Provide again, from the entries below, every line from the one containing "(piece.Label, len(shape.Solids), shape.Volume))" through the one containing "# Where things", exactly as written, and no other line.

**Object modeling scripts:**
==================================================
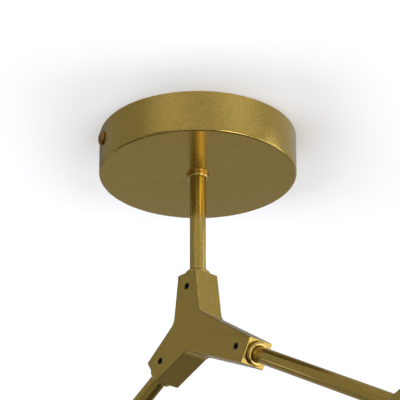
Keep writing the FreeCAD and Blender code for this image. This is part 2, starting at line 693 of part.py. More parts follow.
os.makedirs("parts", exist_ok=True)
for piece in nodes:
    shape = piece.Shape
    if shape.isNull() or not shape.isValid() or not shape.Solids:
        raise RuntimeError("%s has no sound solid" % piece.Label)
    shape.exportStep("parts/%s.step" % piece.Label)
    print("%-26s %d solid(s) %10.1f mm3" % (piece.Label, len(shape.Solids), shape.Volume))
print("%d nodes" % len(nodes))
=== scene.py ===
import json
import math

import bmesh
import bpy
import numpy as np
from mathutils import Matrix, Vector


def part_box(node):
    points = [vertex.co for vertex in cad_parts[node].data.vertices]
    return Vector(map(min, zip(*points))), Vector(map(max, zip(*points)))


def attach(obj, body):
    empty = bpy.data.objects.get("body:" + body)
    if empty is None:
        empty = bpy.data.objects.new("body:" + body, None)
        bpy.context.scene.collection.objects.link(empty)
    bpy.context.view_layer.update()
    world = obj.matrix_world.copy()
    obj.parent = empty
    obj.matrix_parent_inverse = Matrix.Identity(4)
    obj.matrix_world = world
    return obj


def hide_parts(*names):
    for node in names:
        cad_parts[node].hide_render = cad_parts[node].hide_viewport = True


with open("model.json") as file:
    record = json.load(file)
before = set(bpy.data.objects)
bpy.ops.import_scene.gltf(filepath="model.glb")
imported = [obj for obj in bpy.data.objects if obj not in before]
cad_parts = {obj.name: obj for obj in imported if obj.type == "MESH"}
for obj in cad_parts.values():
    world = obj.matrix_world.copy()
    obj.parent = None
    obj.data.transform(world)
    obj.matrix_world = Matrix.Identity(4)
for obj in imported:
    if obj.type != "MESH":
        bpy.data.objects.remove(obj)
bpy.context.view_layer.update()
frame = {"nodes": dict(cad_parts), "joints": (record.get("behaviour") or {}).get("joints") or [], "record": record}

scene = bpy.context.scene
joints = {joint["name"]: joint for joint in frame["joints"]}
mm = 0.001
print("frame loaded:", len(frame["nodes"]), "nodes")


# Where things are: every hub and lamp is placed from the axes that the CAD model turns on

def unit(vector):
    return vector / np.linalg.norm(vector)


def axisFrame(origin, zAxis, xHint=(1.0, 0.0, 0.0)):
    # 4x4 frame: Z along zAxis, X the part of xHint that is square to it
    z = unit(np.asarray(zAxis, float))
    hint = np.asarray(xHint, float)
    if abs(hint @ z) > 0.95 * np.linalg.norm(hint):
        hint = np.array((0.0, 1.0, 0.0))
    x = unit(hint - (hint @ z) * z)
    result = np.eye(4)
    result[:3, 0], result[:3, 1], result[:3, 2], result[:3, 3] = x, np.cross(z, x), z, origin
    return result


def shifted(base, distance):
    # the same frame moved along its own Z
    result = base.copy()
    result[:3, 3] += base[:3, 2] * distance
    return result


def jointAxis(name):
    return np.array(joints[name]["pos_m"], float), unit(np.array(joints[name]["axis"], float))


hubSizes = {
    "shortArm": 37.9 * mm,      # centre to end face, up and left arms
    "longArm": 60.6 * mm,       # centre to end face, right arm
    "thick": 18.3 * mm,
    "endWide": 16.7 * mm,
    "rootWide": 24.8 * mm,
    "crotchRound": 8.0 * mm,    # fillet between two arms
    "cornerRound": 0.6 * mm,    # corners of the end faces
    "edgeRound": 0.8 * mm,      # front and back edges
    "socket": 10.2 * mm,        # bore for a tube
    "socketDeep": 14.0 * mm,
    "seat": 15.8 * mm,          # shallow seat of a port ring
    "seatDeep": 0.8 * mm,
    "screwInset": 9.7 * mm,     # grub screw's axis, in from the end face
    "screwHole": 4.3 * mm,
    "screwFoot": 5.05 * mm,     # foot of the grub screw above the arm's axis
    "screwAcross": 4.2 * mm,
    "screwLong": 3.9 * mm,
    "screwKey": 2.0 * mm,
    "armAngles": {"up": 90.0, "right": -30.0, "left": 210.0},
}


def hubFrame(upAxis, rightAxis, rightEnd):
    # frame of a hub: Z towards its up arm, X in the plane of the arms, origin where the arms meet
    centre = rightEnd - rightAxis * hubSizes["longArm"]
    return axisFrame(centre, upAxis, rightAxis)


def hubPort(hub, arm):
    # frame at the end face of an arm, Z pointing out of it
    angle = math.radians(hubSizes["armAngles"][arm])
    outward = hub[:3, 0] * math.cos(angle) + hub[:3, 2] * math.sin(angle)
    reach = hubSizes["longArm"] if arm == "right" else hubSizes["shortArm"]
    return axisFrame(hub[:3, 3] + outward * reach, outward, hub[:3, 1])


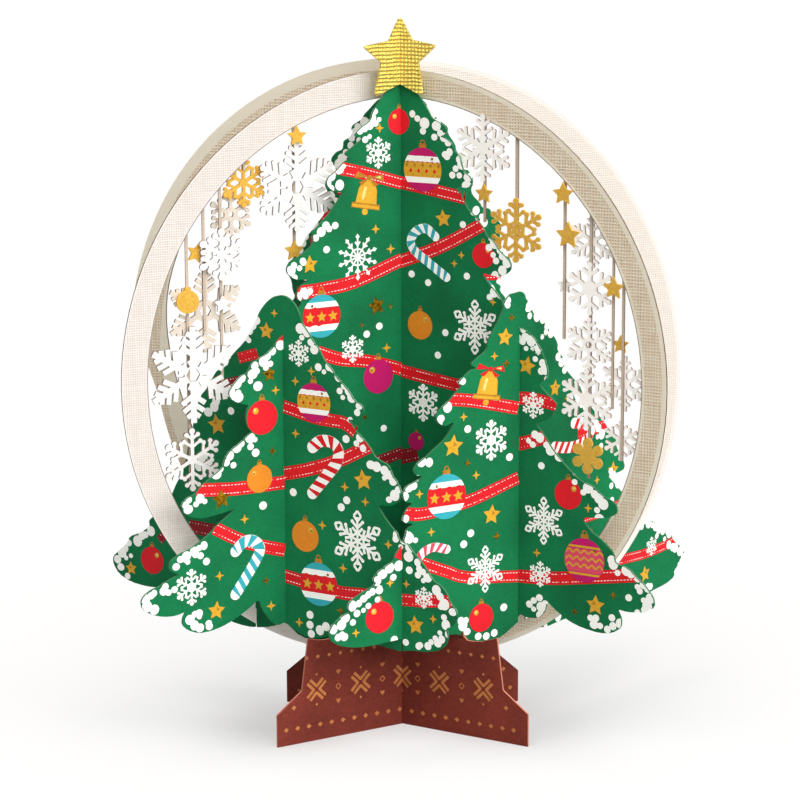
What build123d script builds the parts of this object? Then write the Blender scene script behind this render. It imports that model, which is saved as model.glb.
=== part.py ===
# Pop-up card: a Christmas tree in a round frame, standing on a crossed foot.
# Every piece is a flat sheet of card. Sheets stand upright and slot into each
# other. Millimetres, +Z up, front faces -Y, the foot rests on z = 0 and the
# foot's cross is on the Z axis.
from build123d import *
import math
import os

os.makedirs("parts", exist_ok=True)

# ---------------------------------------------------------------- dimensions
T_TREE = 0.60        # card of the tree sheets
T_RING = 0.60        # card of the round frame
T_FOOT = 0.60        # card of the foot
T_STAR = 0.80        # foiled board of the star on top
T_STRIP = 0.40       # hanging strips
T_DIE = 0.75         # hanging die-cut shapes
CLEAR = 0.12         # gap on each side of a sheet in a slot

FOLD_AZ = 57.8       # heading of the tree and foot sheets, from the viewer
LAT_Y = 20.439       # tree crossings in front of and behind the axis
LAT_X = LAT_Y * math.tan(math.radians(FOLD_AZ))   # crossings left and right
LAT_S = LAT_X / math.sin(math.radians(FOLD_AZ))   # sheet length between two
RING_Y = 24.3        # the frame's crossing line, behind the tree
RING_Z = 97.90       # its centre height
AZ_FL, AZ_FR, AZ_BL = 65.3, 58.3, 113.0           # headings of its halves
AZ_BENT = 140.0      # the right tree's rear flap is bent back to this
R_FRONT_OUT, R_FRONT_IN = 83.62, 76.06            # front halves
R_LEFT_OUT, R_LEFT_OUT_LOW = 86.50, 78.80         # rear left half, top / low
R_LEFT_IN, R_LEFT_IN_LOW = 76.06, 70.70
R_RIGHT_OUT, R_RIGHT_IN = 85.72, 78.16            # rear right half
LEAN_X, LEAN_Z, LEAN_Z0 = 0.575, 0.224, 183.6     # its leaning plane
FOOT_FRONT, FOOT_REAR = 40.6, 39.2                # leg lengths
FOOT_H, FOOT_TOE, FOOT_SHOULDER = 29.4, 9.2, 14.85


def heading(deg):
    """Unit vector at an angle from the viewer's side (-Y) toward +X."""
    a = math.radians(deg)
    return (math.sin(a), -math.cos(a))


D_A = (math.sin(math.radians(FOLD_AZ)), math.cos(math.radians(FOLD_AZ)))
D_B = (-D_A[0], D_A[1])
X_LEFT, X_RIGHT = (-LAT_X, 0.0), (LAT_X, 0.0)
X_BACK, X_FRONT = (0.0, LAT_Y), (0.0, -LAT_Y)


def upright(origin, direction, shift=0.0):
    """Vertical work plane: local x runs along the sheet, local y is up."""
    d = Vector(direction[0], direction[1], 0)
    n = d.cross(Vector(0, 0, 1))
    return Plane(origin=Vector(origin[0], origin[1], 0) + n * shift,
                 x_dir=d, z_dir=n)


def plate(points, plane, thick, holes=()):
    """A flat sheet with the given outline, centred on its plane."""
    face = make_face(Polyline(*points, close=True))
    solid = extrude(face, amount=thick / 2, both=True)
    for h in holes:
        cut = make_face(Polyline(*h, close=True))
        solid = solid - extrude(cut, amount=thick, both=True)
    return plane * solid


def slot(at, direction, z0, z1, thick, length=3.0):
    """Slot cutter: a thin upright box along the other sheet's direction."""
    pl = upright(at, direction)
    box = Box(length, z1 - z0, thick + 2 * CLEAR,
              align=(Align.CENTER, Align.MIN, Align.CENTER))
    return pl * Pos(0, z0, 0) * box


def along(origin, direction, t):
    return (origin[0] + direction[0] * t, origin[1] + direction[1] * t)


def finish(shape, name):
    solids = shape.solids()
    body = max(solids, key=lambda s: s.volume)
    body.label = name
    export_step(body, "parts/%s.step" % name)
    return body


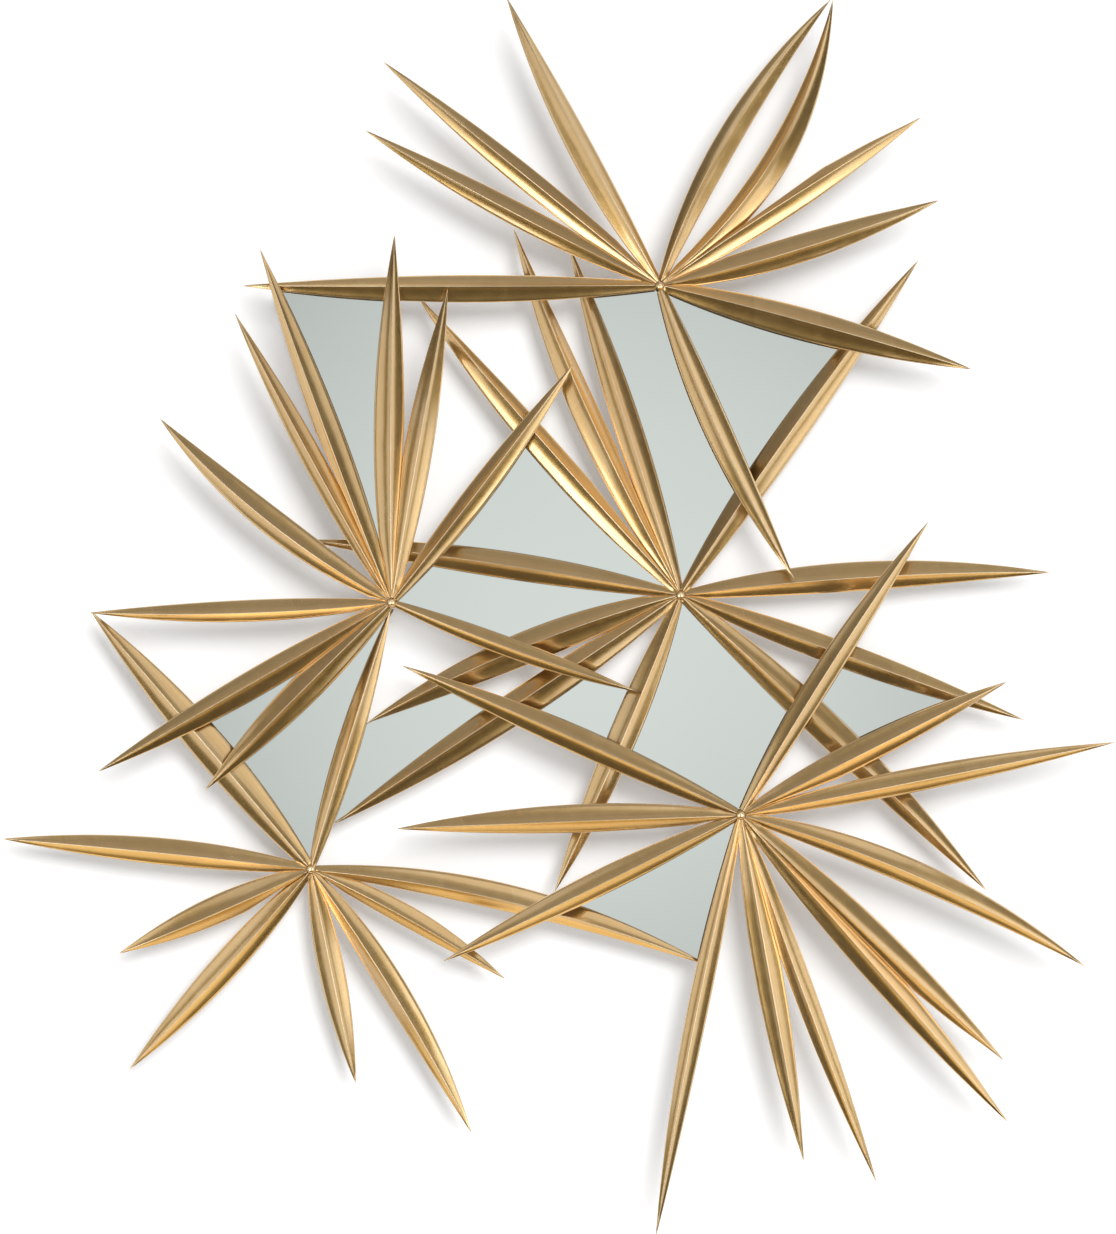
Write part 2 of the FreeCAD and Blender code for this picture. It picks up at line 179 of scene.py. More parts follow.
==================================================
**Completed task:**
    print("%-26s %d solid(s) %10.1f mm3" % (piece.Label, len(shape.Solids), shape.Volume))
print("%d nodes" % len(nodes))
=== scene.py ===
import json
import math

import bmesh
import bpy
import numpy as np
from mathutils import Matrix, Vector


def part_box(node):
    points = [vertex.co for vertex in cad_parts[node].data.vertices]
    return Vector(map(min, zip(*points))), Vector(map(max, zip(*points)))


def attach(obj, body):
    empty = bpy.data.objects.get("body:" + body)
    if empty is None:
        empty = bpy.data.objects.new("body:" + body, None)
        bpy.context.scene.collection.objects.link(empty)
    bpy.context.view_layer.update()
    world = obj.matrix_world.copy()
    obj.parent = empty
    obj.matrix_parent_inverse = Matrix.Identity(4)
    obj.matrix_world = world
    return obj


def hide_parts(*names):
    for node in names:
        cad_parts[node].hide_render = cad_parts[node].hide_viewport = True


with open("model.json") as file:
    record = json.load(file)
before = set(bpy.data.objects)
bpy.ops.import_scene.gltf(filepath="model.glb")
imported = [obj for obj in bpy.data.objects if obj not in before]
cad_parts = {obj.name: obj for obj in imported if obj.type == "MESH"}
for obj in cad_parts.values():
    world = obj.matrix_world.copy()
    obj.parent = None
    obj.data.transform(world)
    obj.matrix_world = Matrix.Identity(4)
for obj in imported:
    if obj.type != "MESH":
        bpy.data.objects.remove(obj)
bpy.context.view_layer.update()
frame = {"nodes": dict(cad_parts), "joints": (record.get("behaviour") or {}).get("joints") or [], "record": record}

scene = bpy.context.scene
joints = {joint["name"]: joint for joint in frame["joints"]}
mm = 0.001
print("frame loaded:", len(frame["nodes"]), "nodes")


# Where things are: every hub and lamp is placed from the axes that the CAD model turns on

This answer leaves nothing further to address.